Reserve Bank Governor Shaktikanta Das on Tuesday released the first flagship publication of the Centre for Advanced Financial Research and Learning (CAFRAL) with the title “India Finance Report 2023” (IFR 2023).
CAFRAL, a not-for-profit organisation, was set up in 2011 as an independent body by the RBI to promote research and learning in banking and finance.
The report provides fresh insights into the non-banking financial sector in India that can aid all stakeholders, including regulators and policymakers, in securing a greater understanding of the sector and a wider appreciation of its niche strengths and opportunities.
In his note to the report, RBI Deputy Governor Michael Debabrata Patra said the publication is sensitive to the significant heterogeneity within NBFCs, issues in complementarity and competitiveness vis-à-vis the traditional banking sector and the growing synergies between NBFCs and FinTech.
The report noted that India is witnessing rapid digitalisation with the implementation of the India Stack. Consequently, digital lending and in particular FinTech lending has grown rapidly.

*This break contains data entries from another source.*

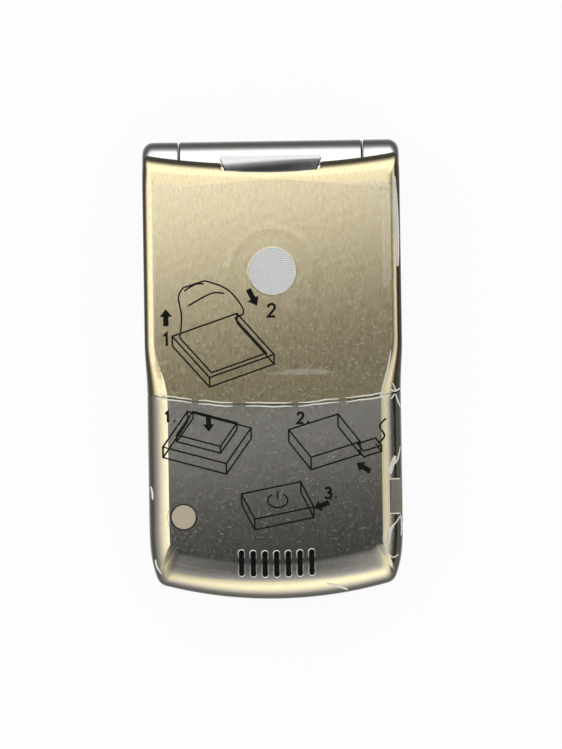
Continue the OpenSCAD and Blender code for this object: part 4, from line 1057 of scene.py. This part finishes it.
# ---------------------------------------------------------------- films
SHEET_T = 0.05
FILM_LIFT, RIPPLE = 0.045, 0.0036
SMEAR = (6.6, -1.3, 5.0, 0.8)  # place and reach of a soft fold in the door's film
HALO_R, HALO_W = 8.8, 0.7


def wave(t, seed, amount):
    rng = random.Random(seed)
    total = 0.0
    for k in (1, 2, 3, 5, 8, 13):
        total += math.sin(t * k + rng.uniform(0, 6.28)) * rng.uniform(0.4, 1.0) / k ** 0.7
    return total * amount / 2.2


def film_sheet(name, side, low, high, lift, nu=120, nv=160):
    """Thin closed sheet over the back. side, low and high give its borders and lift its height."""
    y_low, y_high = low(0), high(0)
    grid = []
    for j in range(nv + 1):
        v = j / nv
        y_mid = between(y_low, y_high, v)
        for i in range(nu + 1):
            u = 2 * i / nu - 1
            x = side(y_mid, 1 if u > 0 else -1) * u
            y = between(low(x), high(x), v)
            grid.append((x, y, surface_z(x, y) + lift(x, y)))
    count, row, faces = len(grid), nu + 1, []
    for j in range(nv):
        for i in range(nu):
            a = j * row + i
            faces.append((a, a + 1, a + row + 1, a + row))
            faces.append((count + a, count + a + row, count + a + row + 1, count + a + 1))
    border = list(range(row)) + [j * row + nu for j in range(1, nv + 1)]
    border += [nv * row + i for i in range(nu - 1, -1, -1)] + [j * row for j in range(nv - 1, 0, -1)]
    faces += [(a, b, count + b, count + a) for a, b in zip(border, border[1:] + border[:1])]
    return new_object(name, grid + [(x, y, z + SHEET_T) for x, y, z in grid], faces)


def lifted_right(x, y):
    """The door film's right edge has come away from the shoulder."""
    return 0.34 * ease((x - 23.3) / 1.6) * ease((y - 15) / 4) * ease((36 - y) / 4)


def door_film_low(x):
    return seam_at(x) + 0.32 + wave(x * 0.35, 11, 0.26)


def chin_film_high(x):
    return seam_at(x) - 0.42 + wave(x * 0.4, 17, 0.26)


def make_films():
    def film_side(y, side, right, left, pace, seed, amount):
        """Half width of a film at a place, with its border at a share of the shoulder."""
        return side_x(y) - shoulder_w(y) * (right if side > 0 else left) + wave(y * pace, seed + side, amount)

    def door_side_x(y, side):
        return film_side(y, side, 0.5, 0.72, 0.3, 3, 0.16)

    def door_high(x):
        return LATCH_FRONT_Y - 2.1 + wave(x * 0.2, 5, 0.12)

    def door_lift(x, y):
        ripple = RIPPLE * (1 + math.sin(1.3 * x + 2.1 * math.sin(0.7 * y)) * math.sin(1.1 * y + 0.4 * x))
        halo = math.exp(-((math.hypot(x, y - BADGE_Y) - HALO_R) / HALO_W) ** 2) * ease((y - BADGE_Y + 3) / 5)
        smear = math.exp(-((x - SMEAR[0]) / SMEAR[2]) ** 2 - ((y - SMEAR[1]) / SMEAR[3]) ** 2)
        return FILM_LIFT + ripple + lifted_right(x, y) + 0.04 * halo + 0.09 * smear

    door_film = film_sheet("door_film_sheet", door_side_x, door_film_low, door_high, door_lift)
    combine(door_film, [disc("hole", 0, BADGE_Y, BADGE_R + 0.35, 5, ABOVE, 96)])
    done(door_film, "door", FILM, ["door_film"], angle=60)

    def chin_side_x(y, side):
        return film_side(y, side, 0.42, 0.7, 0.33, 20, 0.3)

    def chin_low(x):
        return TIP_CY - math.sqrt((TIP_R - 5.2) ** 2 - x * x) + wave(x * 0.3, 31, 0.25)

    def chin_lift(x, y):
        return FILM_LIFT + RIPPLE * (1 + math.sin(1.1 * x - 1.7 * math.sin(0.8 * y)) * math.sin(0.9 * y))

    chin_film = film_sheet("chin_film_sheet", chin_side_x, chin_low, chin_film_high, chin_lift)
    combine(chin_film, [disc("hole", PLUG_X, PLUG_Y, PLUG_R + 0.55, 5, ABOVE, 96),
                        window(0, SLOT_Y + 0.1, SPEAKER_W, SLOT_L + 2.6, 1, 5, ABOVE)])
    done(chin_film, "keypad_half", FILM, ["chin_film"], angle=60)


# ---------------------------------------------------------------- lines, marks and prints
LINE_STEP = 1.5


def resample(path, step):
    out = [path[0]]
    for a, b in zip(path, path[1:]):
        n = max(1, int(math.dist(a, b) / step))
        out += [(a[0] + (b[0] - a[0]) * i / n, a[1] + (b[1] - a[1]) * i / n) for i in range(1, n + 1)]
    return out


def stroke_parts(path, width, base, thick, loop=False):
    """Vertices and faces of a mitred solid line along a path."""
    pts = resample(path + ([path[0]] if loop else []), LINE_STEP)
    if loop:
        pts = pts[:-1]
    n = len(pts)
    verts = []
    for i, (x, y) in enumerate(pts):
        before = pts[i - 1] if (i or loop) else (2 * x - pts[1][0], 2 * y - pts[1][1])
        after = pts[(i + 1) % n] if (i < n - 1 or loop) else (2 * x - pts[i - 1][0], 2 * y - pts[i - 1][1])
        d0 = Vector((x - before[0], y - before[1])).normalized()
        d1 = Vector((after[0] - x, after[1] - y)).normalized()
        across = Vector((-d0.y, d0.x))
        normal = Vector((-(d0 + d1).y, (d0 + d1).x))
        if normal.length < 1e-6:
            normal = across.copy()
        normal.normalize()
        reach = width / 2 / max(0.45, abs(normal.dot(across)))
        lx, ly, rx, ry = x + normal.x * reach, y + normal.y * reach, x - normal.x * reach, y - normal.y * reach
        verts += [(lx, ly, base(lx, ly)), (rx, ry, base(rx, ry)), (rx, ry, base(rx, ry) + thick),
                  (lx, ly, base(lx, ly) + thick)]
    faces = bands(n, 4, loop)
    if not loop:
        faces += [(0, 1, 2, 3), tuple(4 * (n - 1) + k for k in range(4))]
    return verts, faces


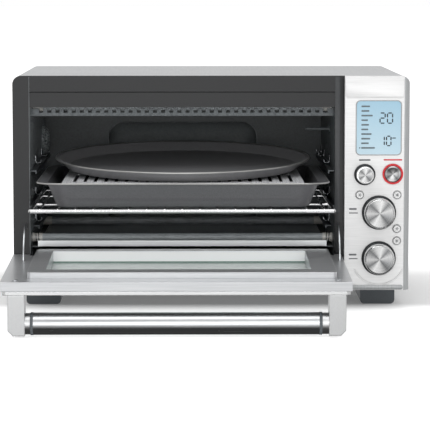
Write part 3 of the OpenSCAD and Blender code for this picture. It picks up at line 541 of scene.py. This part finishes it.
tub_w, tub_d, lean, wall = pan_w - 0.025, pan_d - 0.010, 0.009, 0.0012
pan_rings = [pan_ring(tub_w - 2 * lean - 0.010, tub_d - 2 * lean - 0.010, 0.014, base_z),
             pan_ring(tub_w - 2 * lean - 0.003, tub_d - 2 * lean - 0.003, 0.018, base_z + 0.0012),
             pan_ring(tub_w - 2 * lean, tub_d - 2 * lean, 0.0195, base_z + 0.004),
             pan_ring(tub_w - 0.001, tub_d - 0.001, 0.0235, rim_z - 0.004),
             pan_ring(tub_w + 0.0022, tub_d + 0.0022, 0.0255, rim_z - 0.0016),
             pan_ring(pan_w - 0.003, pan_d - 0.003, 0.0265, rim_z - 0.0014),
             pan_ring(pan_w - 0.0008, pan_d - 0.0008, 0.0276, rim_z - 0.0018),
             pan_ring(pan_w, pan_d, 0.028, rim_z - 0.0010),
             pan_ring(pan_w - 0.0010, pan_d - 0.0010, 0.0275, rim_z - 0.0001),
             pan_ring(pan_w - 0.0035, pan_d - 0.0035, 0.0262, rim_z),
             pan_ring(tub_w - 0.001, tub_d - 0.001, 0.024, rim_z - 0.0003),
             pan_ring(tub_w - 2 * wall - 0.001, tub_d - 2 * wall - 0.001, 0.0225, rim_z - 0.003),
             pan_ring(tub_w - 2 * lean - 2 * wall, tub_d - 2 * lean - 2 * wall, 0.018,
                      base_z + 0.0052),
             pan_ring(tub_w - 2 * lean - 0.012, tub_d - 2 * lean - 0.012, 0.013, base_z + wall)]
pan = piece("roasting_pan_drawn", loft(pan_rings), "roasting", enamel)
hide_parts("roasting_pan")

# The grid's fine ribs are painted as close light and dark stripes from front to back: painted
# highlight and shade.
rib_stripes_painted = new_material("grey_enamel_painted_rib_stripes", "#cecfd1", Metallic=0.2)
grain(rib_stripes_painted, "#aaabad", "#eeeff1", 260, (6, 0.05, 1), rough=(0.25, 0.4), detail=1.0)
dress(rib_stripes_painted, "broil_rack")

# The bead round the rim, in a light steel colour that paints the rim's highlight.
bare_steel_and_painted_highlight = new_material("steel_rim_painted_highlight", "#a8a8a6", Metallic=0.8)
grain(bare_steel_and_painted_highlight, "#a2a2a0", "#aeaeac", 300, (0.05, 1, 1), rough=(0.28, 0.34))
edge = rounded_outline(pan_w - 0.0012, pan_d - 0.0012, 0.0275, 14)
edge = np.stack([pan_x + edge[:, 0], pan_y + edge[:, 1],
                 np.full(len(edge), rim_z - 0.0009)], -1)
piece("roasting_pan_bead", carried(edge, 0.0010, 8, closed=True), "roasting", bare_steel_and_painted_highlight)

# The rear lifting strap is a bent steel strip that also props the round pan.
strap_y, strap_r = pan_high.y - 0.004, 0.0012
leg, shoulder = 0.053, 0.046
foot_z, bend_z, top_z = rim_z - 0.001, pan_high.z - 0.008, pan_high.z - strap_r
strap = np.array([[-leg, foot_z], [-leg, bend_z], [-shoulder, top_z],
                  [shoulder, top_z], [leg, bend_z], [leg, foot_z]])
fine = np.linspace(0, len(strap) - 1, 61)
strap = np.stack([np.interp(fine, range(len(strap)), strap[:, i]) for i in (0, 1)], -1)
strap = np.stack([pan_x + strap[:, 0], np.full(len(strap), strap_y), strap[:, 1]], -1)
piece("pan_lifting_strap", carried(strap, strap_r, 10), "roasting", bare_steel_and_painted_highlight)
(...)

The introduction of Unified Payment Interface (UPI) has provided FinTech with a seamless digital infrastructure, accelerating its expansion and creating new possibilities for financial inclusion across the country, it said.
However, the report said regulation of digital lending must be tailored to facilitate growth as well as maintain stability.
"The strong relationship between UPI and fintech lending, especially during COVID-19 is testimony to the potential of digitalization. The fintech sector can potentially emerge as a substitute for traditional banking in the near future," it said.
The report stressed that the expansion of digitalization needs to be accompanied by quick and nimble regulation that promotes access and growth while ensuring financial stability.
In the foreword, Governor Das said the NBFC sector is also going through changes in regulation and supervision that seek to bring in best practices; close out regulatory arbitrage; ensure the protection of customer interests; and leverage on technology.
"Exploiting the synergies between growth and technological change can lead to individual NBFCs becoming systemic," he said.
The challenge is to find the right balance of interventions, and the play of market forces. Looking ahead, the past can provide lessons for future policy responses, he said.
At the same time, we need to be ready to incubate new solutions to address the fast-paced transformation of the sector, the Governor said, and added this involves all stakeholders.